▶ **TO DO**
Return exactly the listing's lines, from its first line to the line holding "fold_gap = 0.5", ends included.

★ ★ ★ ★

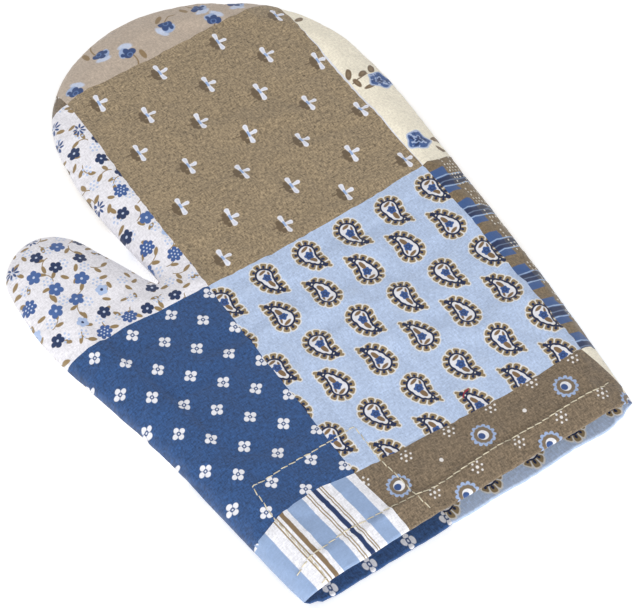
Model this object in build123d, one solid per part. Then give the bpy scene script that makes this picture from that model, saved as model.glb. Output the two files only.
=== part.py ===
from build123d import *
from math import radians, tan
import os

# A quilted cotton oven mitt lying on its back panel: fingers towards +Y, cuff mouth towards -Y,
# thumb towards -X, front panel up. The origin is the middle of its outline, on the floor plane.
# Front and back are each three layers deep (printed cotton, wadding, lining) and meet at one
# seam round the edge, halfway up. Two folds split it in three: palm with cuff, fingers, thumb.

# Driving dimensions, millimetres
mitt_thickness = 16.0
edge_radius = 7.6
cotton_thickness = 0.6
wadding_thickness = 3.0
lining_thickness = 0.4
cuff_y = -140.7
hem_depth = 14.0
fold_gap = 0.5

# The outline, anticlockwise from the left end of the cuff: (x, y) of each corner, and its rounding.
# The cuff's two corners stay sharp, because the mouth is cut across a longer block.
mouth_overrun = 30.0
cuff_left_x = -75.4
cuff_right_x = 85.0
outline = [
    (-71.2, cuff_y - mouth_overrun, 0.0),
    (80.3, cuff_y - mouth_overrun, 0.0),
    (91.0, -69.0, 600.0),
    (98.3, 46.0, 160.0),
    (95.3, 84.0, 72.0),
    (80.0, 113.5, 64.0),
    (48.5, 134.5, 76.0),
    (14.0, 143.6, 60.0),
    (-22.0, 130.0, 56.0),
    (-41.0, 106.0, 55.0),
    (-46.8, 71.0, 150.0),
    (-42.0, 7.5, 1.2),
    (-60.5, 51.0, 28.0),
    (-73.5, 63.5, 17.0),
    (-95.5, 53.0, 20.0),
    (-99.0, 13.0, 130.0),
    (-84.5, -59.0, 260.0),
]

# Fold lines, both on the front surface: the fingers fold about a line across the mitt, and the
# thumb about a slanting line a little way out from the crotch between thumb and fingers.
finger_fold_y = 57.0
crotch = Vector(-44.5, 13.5, 0.0)
thumb_fold_direction = Vector(0.6, 0.8, 0.0)
thumb_fold_offset = 11.0
notch_x = -47.2

# Sewing
thread_radius = 0.25
stitch_length = 2.7
stitch_pitch = 3.6
hem_stitch_inset = 12.5
hem_stitch_side_margin = 9.0
seam_thread_inset = 2.2
stitch_sink = 0.06
patch_row_top_y = cuff_y + 50.7
patch_row_end_y = cuff_y + 1.5
patch_stitch_path = [
    (-60.8, patch_row_end_y),
    (-63.0, patch_row_top_y),
    (-15.0, patch_row_top_y),
    (-11.0, patch_row_end_y),
]
patch_left = -66.0
patch_right = -12.0
patch_top_y = cuff_y + 54.0
patch_thickness = 0.5

mid_z = mitt_thickness / 2
far = 400.0
wadding_inset = cotton_thickness
lining_inset = wadding_inset + wadding_thickness
hollow_inset = lining_inset + lining_thickness
hem_return_inset = hollow_inset + cotton_thickness


def rounded_outline():
    """The outline as lines and tangent arcs."""
    corners = [Vector(x, y) for x, y, radius in outline]
    count = len(corners)
    starts = []
    ends = []
    for i, (x, y, radius) in enumerate(outline):
        back = (corners[i - 1] - corners[i]).normalized()
        ahead = (corners[(i + 1) % count] - corners[i]).normalized()
        reach = 0.0
        if radius > 0:
            half_turn = (180 - back.get_angle(ahead)) / 2
            reach = radius * tan(radians(half_turn))
        starts.append(corners[i] + back * reach)
        ends.append(corners[i] + ahead * reach)
    edges = []
    for i in range(count):
        if outline[i][2] > 0:
            along = (corners[i] - starts[i]).normalized()
            edges.append(TangentArc([starts[i], ends[i]], tangent=along))
        edges.append(Line(ends[i], starts[(i + 1) % count]))
    return make_face(edges)


def slab(low, high):
    """A box between two corners, given as (x, y, z)."""
    size = [high[i] - low[i] for i in range(3)]
    return Pos(*low) * Box(*size, align=(Align.MIN, Align.MIN, Align.MIN))


def beyond_y(y):
    """Everything on the finger side of a crosswise line."""
    return slab((-far, y, -far), (far, far, far))


def pillow(inset):
    """The mitt's rounded block, inset from the outside by this much all round."""
    face = rounded_outline()
    if inset > 0:
        face = offset(face, amount=-inset, kind=Kind.INTERSECTION)
    block = Pos(0, 0, inset) * extrude(face, amount=mitt_thickness - 2 * inset)
    rims = block.edges().group_by(Axis.Z)
    return fillet(rims[0] + rims[-1], radius=edge_radius - inset)


def turned_hem(hollow, hem_hollow, inside):
    """The cuff's edge band, and the strip that turns back into the mouth."""
    end = slab((-far, cuff_y, -far), (far, cuff_y + cotton_thickness, far))
    strip = slab((-far, cuff_y, -far), (far, cuff_y + hem_depth, far))
    return (inside & end) - hem_hollow + ((hollow & strip) - hem_hollow)


def whole_layers():
    """The printed cotton, wadding and lining, each as one bag round the hollow."""
    blocks = [pillow(0.0), pillow(wadding_inset), pillow(lining_inset), pillow(hollow_inset)]
    hem_hollow = pillow(hem_return_inset)
    from_cuff = beyond_y(cuff_y)
    from_hem = beyond_y(cuff_y + cotton_thickness)
    cotton = (blocks[0] - blocks[1]) & from_cuff
    cotton = cotton + turned_hem(blocks[3], hem_hollow, blocks[1])
    wadding = (blocks[1] - blocks[2]) & from_hem
    lining = (blocks[2] - blocks[3]) & from_hem
    return {"outer": cotton, "wadding": wadding, "lining": lining}


def fold_line_point(offset_out):
    """A point on the thumb's fold line, moved away from the palm by this much."""
    outward = Vector(-thumb_fold_direction.Y, thumb_fold_direction.X, 0)
    return crotch + outward * (thumb_fold_offset + offset_out)


def beyond_thumb_fold(offset_out):
    """Everything on the thumb's side of its fold line and left of the notch."""
    outward = Vector(-thumb_fold_direction.Y, thumb_fold_direction.X, 0)
    near = fold_line_point(offset_out)
    run = thumb_fold_direction * far
    reach = outward * far
    corners = [near - run, near + run, near + run + reach, near - run + reach]
    side = extrude(make_face(Polyline(*corners, close=True)), amount=far)
    return side & slab((-far, -far, 0), (notch_x, far, far))


def body_regions():
    """The space that each body keeps, with a gap along both folds."""
    half_gap = fold_gap / 2
    fingers = slab((notch_x, finger_fold_y + half_gap, 0), (far, far, far))
    thumb = beyond_thumb_fold(half_gap)
    palm = slab((-far, -far, 0), (far, finger_fold_y - half_gap, far)) - beyond_thumb_fold(-half_gap)
    return {"palm": palm, "fingers": fingers, "thumb": thumb}


def seam_thread():
    """The closing seam's thread, round the edge halfway up, from one side of the cuff to the other."""
    path = offset(rounded_outline(), amount=-seam_thread_inset, kind=Kind.INTERSECTION)
    loops = []
    for radius in (thread_radius, -thread_radius):
        loops.append(offset(path, amount=radius, kind=Kind.INTERSECTION))
    ring = extrude(loops[0] - loops[1], amount=2 * thread_radius)
    ring = Pos(0, 0, mid_z - thread_radius) * ring
    return ring & beyond_y(cuff_y + cotton_thickness)


def stitch(start, heading, z):
    """One stitch, a straight bit of thread lying flat."""
    place = Plane(origin=(start.X, start.Y, z), z_dir=heading)
    return place * Cylinder(thread_radius, stitch_length, align=(Align.CENTER, Align.CENTER, Align.MIN))


def stitch_row(path, z):
    """Stitches at an even pitch along a path of straight runs."""
    stitches = []
    for start, end in zip(path[:-1], path[1:]):
        run = Vector(*end) - Vector(*start)
        heading = run.normalized()
        for i in range(int(run.length / stitch_pitch)):
            stitches.append(stitch(Vector(*start) + heading * (i * stitch_pitch), heading, z))
    return stitches


def hem_row_path():
    """The straight hem stitch line between the two rounded sides."""
    y = cuff_y + hem_stitch_inset
    return [(cuff_left_x + hem_stitch_side_margin, y), (cuff_right_x - hem_stitch_side_margin, y)]


def front_surface_z():
    """Height of a thread pressed into the front's outside."""
    return mitt_thickness - stitch_sink


def back_surface_z():
    """Height of a thread sunk flush into the back's outside."""
    return thread_radius + stitch_sink


def export(shapes, name):
    """Writes one node."""
    export_step(Compound(children=list(shapes)), f"parts/{name}.step")


def make_layers(regions):
    """Six fabric nodes for each body: front and back of the cotton, wadding and lining."""
    halves = {
        "front": slab((-far, -far, mid_z), (far, far, far)),
        "back": slab((-far, -far, -far), (far, far, mid_z)),
    }
    for layer, bag in whole_layers().items():
        for side, half in halves.items():
            panel = bag & half
            for body, region in regions.items():
                export((panel & region).solids(), f"{side}_{layer}_{body}")


def make_sewing(regions):
    """The closing seam's thread, the two hem rows, the inner patch and its stitching."""
    thread = seam_thread()
    for body, region in regions.items():
        export((thread & region).solids(), f"seam_thread_{body}")
    inside_front_z = mitt_thickness - hem_return_inset
    front_row = stitch_row(hem_row_path(), front_surface_z()) + stitch_row(hem_row_path(), inside_front_z)
    back_row = stitch_row(hem_row_path(), back_surface_z()) + stitch_row(hem_row_path(), hem_return_inset)
    export(front_row, "front_hem_stitching")
    export(back_row, "back_hem_stitching")
    patch_top_z = mitt_thickness - hollow_inset
    patch_low = (patch_left, cuff_y + hem_depth, patch_top_z - patch_thickness)
    export([slab(patch_low, (patch_right, patch_top_y, patch_top_z))], "cuff_patch")
    export(stitch_row(patch_stitch_path, front_surface_z()), "patch_stitching")


os.makedirs("parts", exist_ok=True)
body_spaces = body_regions()
make_layers(body_spaces)
make_sewing(body_spaces)
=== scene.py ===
import math

import bpy
import numpy as np
from mathutils import Matrix, Vector, noise
from mathutils.bvhtree import BVHTree
from mathutils.geometry import delaunay_2d_cdt


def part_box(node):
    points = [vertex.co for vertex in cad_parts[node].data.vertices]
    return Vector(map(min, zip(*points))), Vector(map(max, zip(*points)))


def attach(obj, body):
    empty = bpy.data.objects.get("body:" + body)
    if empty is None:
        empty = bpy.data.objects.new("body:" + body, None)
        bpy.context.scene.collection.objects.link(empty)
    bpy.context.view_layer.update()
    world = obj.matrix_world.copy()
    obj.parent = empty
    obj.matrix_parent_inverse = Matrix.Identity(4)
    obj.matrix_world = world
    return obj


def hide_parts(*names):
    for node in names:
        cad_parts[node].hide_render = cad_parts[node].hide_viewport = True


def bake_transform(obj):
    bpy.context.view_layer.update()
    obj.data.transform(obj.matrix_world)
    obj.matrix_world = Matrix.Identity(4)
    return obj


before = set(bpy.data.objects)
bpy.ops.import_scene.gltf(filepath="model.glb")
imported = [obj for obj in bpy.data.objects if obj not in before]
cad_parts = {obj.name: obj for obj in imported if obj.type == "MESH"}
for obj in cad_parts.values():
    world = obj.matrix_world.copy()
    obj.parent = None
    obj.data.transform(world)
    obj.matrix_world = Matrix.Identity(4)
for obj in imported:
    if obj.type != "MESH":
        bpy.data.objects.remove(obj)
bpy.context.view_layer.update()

# All lengths below are in millimetres, in the frame of the CAD part, unless a name says otherwise.
MM = 0.001

# The body's size, from the frame, and the height of the seam between its two panels
CUFF_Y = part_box("front_outer_palm")[0].y / MM
TOP_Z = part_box("front_outer_palm")[1].z / MM
SEAM_Z = 6.6

# The seam line's corners and their rounding, clockwise from the left end of the cuff
OUTLINE = [
    (-74.7, CUFF_Y, 0.0),
    (-84.5, -59.0, 260.0),
    (-99.0, 13.0, 130.0),
    (-95.5, 53.0, 20.0),
    (-73.5, 63.5, 17.0),
    (-60.5, 51.0, 28.0),
    (-42.0, 7.5, 1.2),
    (-46.8, 71.0, 150.0),
    (-41.0, 106.0, 55.0),
    (-22.0, 130.0, 56.0),
    (14.0, 143.6, 60.0),
    (48.5, 134.5, 76.0),
    (80.0, 113.5, 64.0),
    (95.3, 84.0, 72.0),
    (98.3, 46.0, 160.0),
    (91.0, -69.0, 600.0),
    (83.4, CUFF_Y, 0.0),
]
CROTCH = (-44.6, 13.6)

# Cloth build
EDGE_STEP = 2.0
ARC_POINTS = 24
GRID_STEP = 2.7
HEM_GRID_STEP = 1.6
GRID_REACH = 100
GRID_TOP = 142
# How near points of one kind may come to another kind, in grid steps
LINE_TO_RIM = 0.35
LINE_TO_SPLIT = 0.3
POINT_TO_LINE = 0.45
RING_INSETS = (0.8, 1.9, 3.4, 5.4, 8.0)
EDGE_SOFTNESS = 17.0
PANEL_THICKNESS = 3.6
HEM_THICKNESS = 1.9
HEM_DEPTH = 14.0
HEM_FADE = 22.0
HEM_DROP = 1.3
HEM_DROP_REACH = 9.0
CROWN_DROP = 0.9
ROUNDNESS = 0.62
HEM_TURN_ANGLES = (36, 72, 108, 144, 180)
HEM_RETURN_ROWS = (2, 5, 8, 11, 14)
HEM_CORNER = 4.0
SEAM_TAPER = 6.0
COTTON_GAP = 0.3
LINING_GAP = 0.35
LEAST_PAD = 0.15
LEAST_LINING_DEPTH = 0.2
# How far in from the seam and from the hem the wadding and the lining start
PAD_MARGINS = (1.3, 1.5)
LINER_MARGINS = (0.7, 11.5)
FAR = 80.0

# Unevenness of the filled panels: the height, size and seed of each wave, and the edge's gathers
WAVES = ((0.55, 42, 3.1), (0.22, 17, 8.4))
GATHER_HEIGHT = 0.42
GATHER_WIDTH = 6.5
GATHER_REACH = 5.0
GATHER_SEEDS = {"front": 1.7, "back": 5.2}
BACK_GATHER_SHARE = 0.25
BACK_GATHER_RISE = 0.3
# How the hem's edge wanders: the seed, how far, and how much further out than straight
HEM_DRIFT = {"front": (2.2, 0.6, 0.0), "back": (6.1, 0.8, 1.6)}
HEM_DRIFT_SIZE = 21.0
HEM_DRIFT_REACH = 11.0

# Cloth simulation
SIM_FRAMES = 18
SIM_REACH = 2.5
FLOOR_HEIGHT = 0.4
FLOOR_HOLD = 0.75
SHAPE_HOLD = 0.35
CLOTH_SETTINGS = {
    "quality": 6,
    "mass": 0.25,
    "tension_stiffness": 18,
    "compression_stiffness": 18,
    "shear_stiffness": 8,
    "bending_stiffness": 0.35,
    "air_damping": 4,
    "vertex_group_mass": "hold",
    "pin_stiffness": 0.5,
    "shrink_min": -0.018,
    "use_pressure": True,
    "uniform_pressure_force": 0.6,
}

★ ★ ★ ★

▶ **RESPONSE FOR THIS EXERCISE**
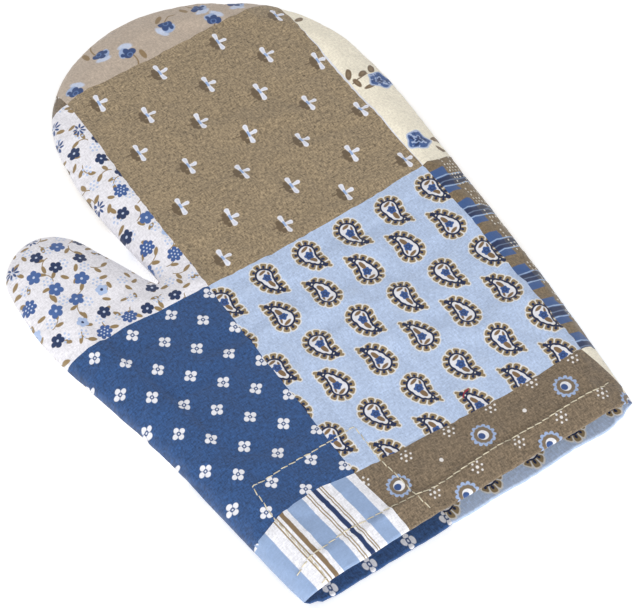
Model this object in build123d, one solid per part. Then give the bpy scene script that makes this picture from that model, saved as model.glb. Output the two files only.
=== part.py ===
from build123d import *
from math import radians, tan
import os

# A quilted cotton oven mitt lying on its back panel: fingers towards +Y, cuff mouth towards -Y,
# thumb towards -X, front panel up. The origin is the middle of its outline, on the floor plane.
# Front and back are each three layers deep (printed cotton, wadding, lining) and meet at one
# seam round the edge, halfway up. Two folds split it in three: palm with cuff, fingers, thumb.

# Driving dimensions, millimetres
mitt_thickness = 16.0
edge_radius = 7.6
cotton_thickness = 0.6
wadding_thickness = 3.0
lining_thickness = 0.4
cuff_y = -140.7
hem_depth = 14.0
fold_gap = 0.5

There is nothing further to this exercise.